In the novels, Bond’s favorite drink is a vesper – a concoction of three parts gin to one part vodka and Lillet Blanc. But Ian Fleming, the man who created both Bond and the vesper, didn’t even like his own creation (aka pulling a Frankenstein). So, after debate, we here at Hammered History (me, Doc Power, and the cat) opt for celebrating the Connery arrival of Bond with the Bond classic. A medium dry vodka martini shaken, not stirred.  

The Bond Martini

–          1 2/3 oz Russian Vodka (Smirnoff, but Stolichnaya will get you there, too)

–          1/3 oz Dry Vermouth

–          1 lemon peel

–          Ice (if you don’t want to dilute with real ice, use metal or plastic ice cubes)

–          A bowl of ice water

–          A beautiful woman nearby with a name that has a double entendre (Wilma Bush, Harriet Cooter, Ivana Bang or something like that. Extra points if they are foreign. Double extra points if they try to kill you.)
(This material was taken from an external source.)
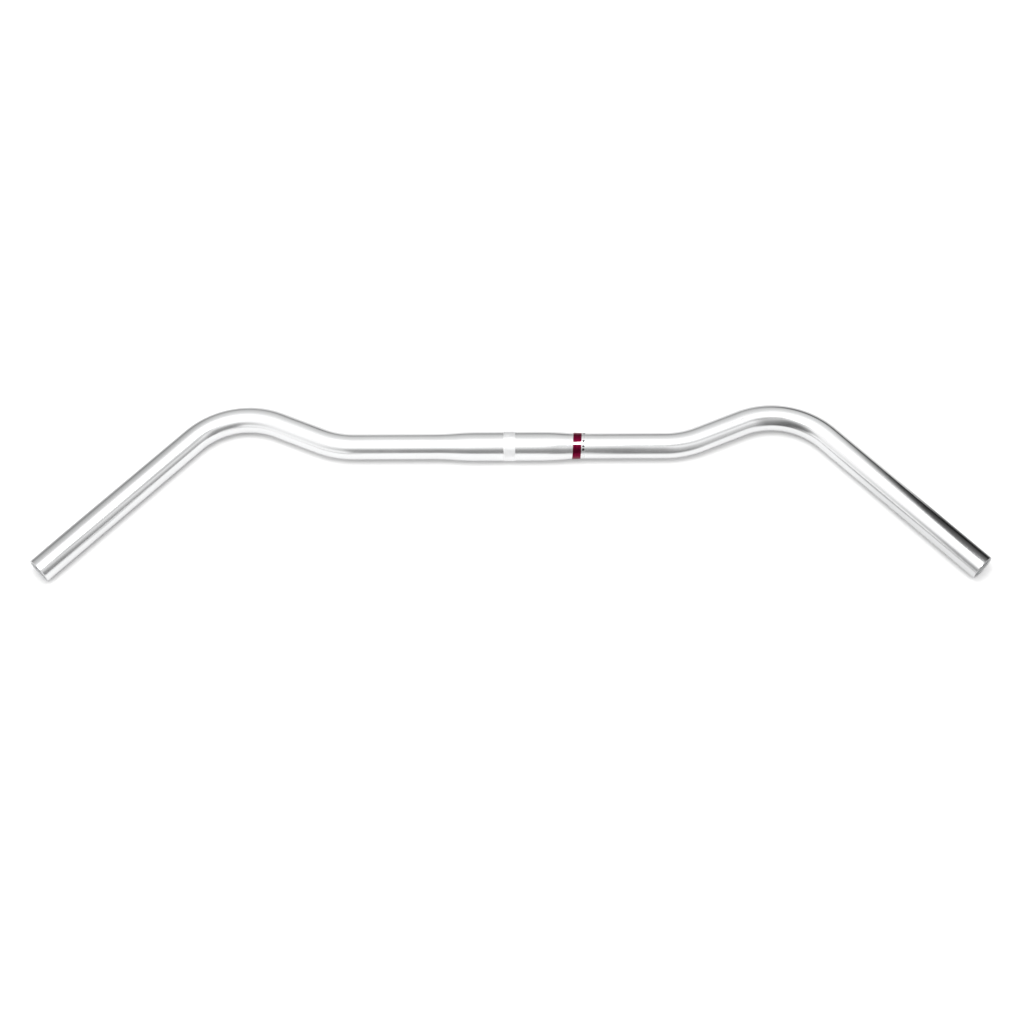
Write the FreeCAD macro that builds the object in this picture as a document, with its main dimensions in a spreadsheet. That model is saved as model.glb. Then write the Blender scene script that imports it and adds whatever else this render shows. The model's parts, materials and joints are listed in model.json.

Clean out a martini glass and sink it in a bowl of ice water. Pour vodka, vermouth, and ice into a shaker. Cover. Shake lightly (this ain’t no game of Boggle). Strain into the chilled glass and add a lemon peel. You can also leave the vermouth out of the mix and just swill it around the glass and then dump out the excess. For a stiffer version, you can show the glass to the vermouth bottle and then put the bottle back in the drawer. Drink the Bond martini while dressed to the nines and gambling with your neighbors, one of which should have a facial scar or be stroking a cat. Drink them until you are the sexiest person of this century. Your plaque will come in the mail.